For external input/output (I/O) components, antennas have played a big role in providing
freedom from wires for connectivity. Almost everything is becoming mobile. For example,
one of the largest global antenna suppliers ships more than 500 million antennas every
year. In the wearable space, the challenge is the shape and size of antennas, which are
becoming smaller and more complex.


The solution is to make antennas using traditional methods as well as technologies like MID (molded interconnect devices) and LDS (laser direct structuring) for 3D antennas.

 

Some new antennas are designed using multiple protocols, i.e., LTE, Bluetooth and Wi-Fi, among others. The antennas can be either multi-band or tunable. The frequencies can be:

WLAN / WWAN / Voice

  • 802.11 (a/b/g/n): 2400 - 2483.5 & 4900 - 5875 MHz
  • LTE: 700 – 3700 MHz, multiband, Metaspan antenna technology
  • GSM/UMTS: 850 – 2170 MHz, single and multiband
  • WiMax: 2300 – 3800 MHz

Others

  • ISM 900/ZigBee: 902 - 928 MHz
  • Bluetooth wireless technology: 2400 - 2483.5 MHz
  • ZigBee: 2400 - 2483.5 MHz
  • UWB: 3168 - 10560 MHz
  • Global Navigation Satellite Systems (GNSS): GPS 1565 - 1585 MHz
  • DVB-H: 1670 - 1675 MHz
  • NFC: 13.56 MHz

 

FCC and other agency regulatory compliance is a must.

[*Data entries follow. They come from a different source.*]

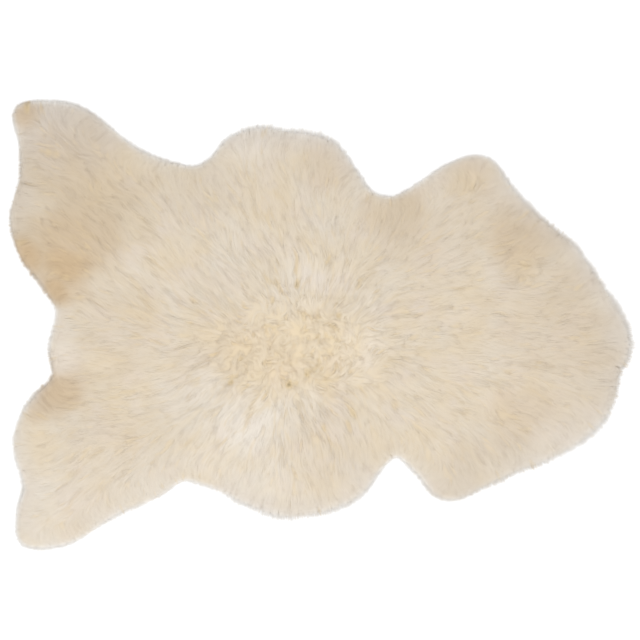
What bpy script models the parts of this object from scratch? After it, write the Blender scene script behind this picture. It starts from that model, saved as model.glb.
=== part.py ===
"""Sheepskin rug: one whole pelt lying flat on its skin side, with the fleece on top.

The pelt is a single closed solid. Its underside is flat and rests on the floor. Its upper
face is the fleece, parted into overlapping tufts that lean away from a whorl on the back.
Locks of wool grow from the rim all the way round, and rest level on the floor.

X runs along the back towards the neck, Y across it, Z up. Metres throughout, with the
origin on the floor under the middle of the rug.
"""

import math
from collections import namedtuple

import bmesh
import bpy
import numpy as np
from mathutils import Vector, noise
from mathutils.geometry import delaunay_2d_cdt

# Outline -------------------------------------------------------------------------------
# The cut edge of the skin, anticlockwise from above, and how far the wool reaches past it.
Landmark = namedtuple("Landmark", "place x y reach")
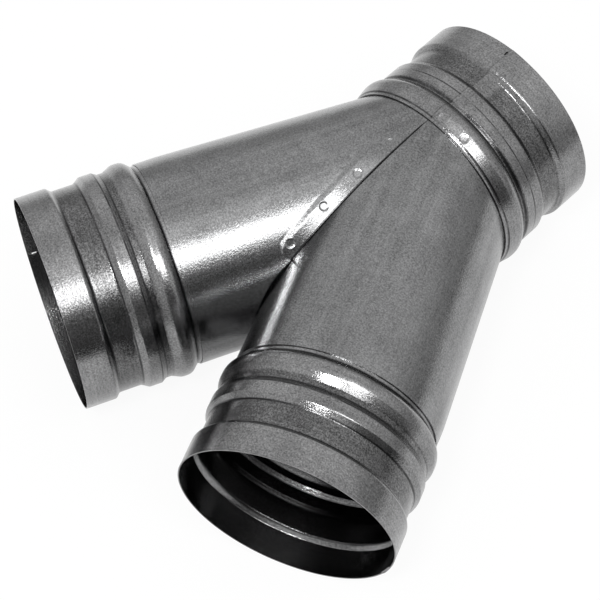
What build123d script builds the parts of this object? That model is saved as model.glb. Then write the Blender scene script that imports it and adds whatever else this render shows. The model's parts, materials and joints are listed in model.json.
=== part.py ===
from build123d import *
import os
from math import cos, degrees, radians, sin

# A symmetric sheet-metal wye for 100 mm hose: two legs of equal bore leave one inlet.
# +Z is up, +Y runs out through the inlet, and the fitting is the same on both sides of X = 0.
# It lies flat, as it comes to rest, on the highest beads of its three collars.

# ---- Driving dimensions, millimetres and degrees ----
sheet = 0.55                # gauge of the steel sheet
branch_angle = 47.0         # between the axes of the two legs
leg_reach = 193.0           # from the point where the axes meet to a leg's rim
inlet_reach = 46.6          # from that point to the inlet's rim
barrel_radius = 48.5        # outside of a leg where it takes its collar
barrel_land = 11.0          # straight end of a leg, before its taper

# Leg collars, from the rim inwards
lip_step = 2.3              # of the lip, above the leg
lip_length = 14.4
lip_shoulder = 2.2
groove_depth = 2.2
groove_length = 10.8
groove_rise = 3.4
shelf_height = 2.2
shelf_length = 5.8
shelf_fall = 2.4
valley_depth = 1.5
valley_length = 2.8
bead_rise = 4.6
bead_height = 2.1
bead_length = 4.6
bead_fall = 3.6
neck_land = 2.0             # of the neck, left bare beside the bead
neck_lap = 9.0              # of the neck, pushed inside the leg
neck_clearance = 0.1

# Inlet collar, from the rim inwards
inlet_lip_step = 1.7        # of the lip, above the leg
inlet_lip_length = 14.6
inlet_lip_shoulder = 2.4
inlet_groove_depth = 2.2
inlet_groove_length = 9.7
inlet_groove_rise = 2.8
inlet_shelf_height = 2.0
inlet_shelf_length = 10.1
inlet_shelf_fall = 1.8
inlet_valley_depth = 0.7
inlet_bead_rise = 4.0
inlet_bead_height = 2.9
inlet_bead_length = 2.6
skirt_length = 5.0          # of the skirt's slope, between its bead and its hem
skirt_depth = 1.1
hem_fall = 1.2
hem_depth = 0.7
hem_length = 0.8            # of the hem, which closes on the legs
skirt_clearance = 0.15
spigot_length = 6.0         # of the legs, inside the skirt
spigot_stand = 0.3          # of the spigot, bare below the skirt

# Rounding of the rolled beads
bend_radius = 1.6
crest_radius = 5.0
crease = 0                  # a fold rolled sharp, as beside the beads

# Lap of the left leg over the right leg's flange, seen in plan
mitre_gap = 0.1
lap_clearance = 0.05
lap_start = 0.6             # from the skirt's edge
lap_foot = 87.9             # from the skirt's edge to the lap's outer corner
lap_toe = 89.9              # from the skirt's edge to the lap's point
lap_width = 11.4            # across the lap, beside the skirt
lap_foot_width = 7.6
lap_toe_width = 3.9
lap_border = 1.1            # sheet folded down round the flange
flange_clearance = 0.2
flange_root = 0.3           # of the flange, folded into its own leg

# Spot welds
weld_radius = 2.2
weld_depth = 0.25
lap_weld_count = 4
lap_weld_start = 20.5       # from the skirt's edge to the first weld
lap_weld_pitch = 21.3
lap_weld_inset = 3.7        # from the mitre
skirt_weld_inset = 4.2      # from the skirt's edge
skirt_weld_angles = (5.8, 20.5, 159.5, 174.2, 262.0, 277.0)

# Open stretch of the mitre below the lap
mitre_opening_start = 88.4  # from the skirt's edge
mitre_opening_length = 21.0
mitre_opening_width = 1.3

# Lap seam of each rolled collar: the under layer stands inside the ring
seam_width = 9.0
seam_spigot_clearance = 1.0
inlet_seam_angle = 0.5      # from the top, towards the right leg
leg_seam_angle = 118.0      # from the top, towards the outside of the wye
seam_slit_start = 2.3       # from the rim
seam_slit_length = 2.6
seam_slit_width = 0.8

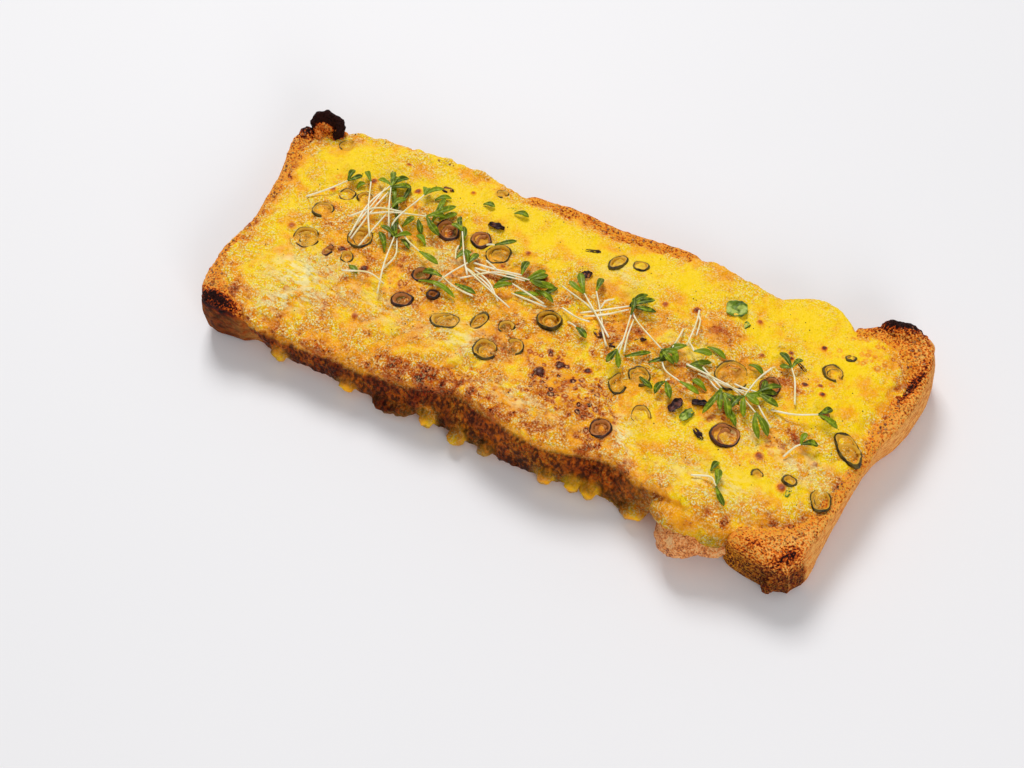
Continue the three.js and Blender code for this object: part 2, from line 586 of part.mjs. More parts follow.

TE has antenna development lab in Aptos, California, close to Silicon Valley, where unique and customized antenna solutions can be designed, developed and tested. The lab has engineering expertise and resources needed to make quick prototypes and changes to suit customer needs. TE also has facilities in Harrisburg-US, Taiwan, Japan, South Korea and China, which includes
7 RF chambers, CST and HSS simulation facilities.

Other Connectivity Components

For connecting multiple PCBs (rigid and flexible), board-to-board connectors are getting smaller, with the smaller pitches reaching 0.35 mm. Current can range from 1.5A for power and 0.3A for signal. Retention force can be as high as 10N while insertion force can be 15N max.

 

Board-to-flex connectors are very useful for devices with height constraints.

 

As mobile device complexity and functionality increase, there is a growing need for thinner devices with multiple antennas, higher data rates and increased operating frequencies.


EMI shields are stamped one- and two-piece metal cages that help provide isolation of
board-level components, minimize crosstalk and reduce EMI susceptibility without impacting system speed.

Spring Fingers

For charging, docking and grounding, pogo pins are used because of their excellent reliability and durability in a small form factor.

 

Spring fingers are used for grounding to prevent EMI noise and static and isolation from vibrations.

 

A large portfolio of the widest variety of spring fingers is available with different heights ranging from 0.8 mm to 4.3 mm. They can be used with a low force of 0.2N – 1.0 N.

SIM Card Connectors

SIM-card connectors could become an essential part of wearable devices, such as mini-SIM
(2FF), micro-SIM (3FF), and combined micro-SIM and micro-SD connectors.


The future is bright for smart wearables. Unique interconnect product offerings from leading
industry players will certainly help this exciting revolution.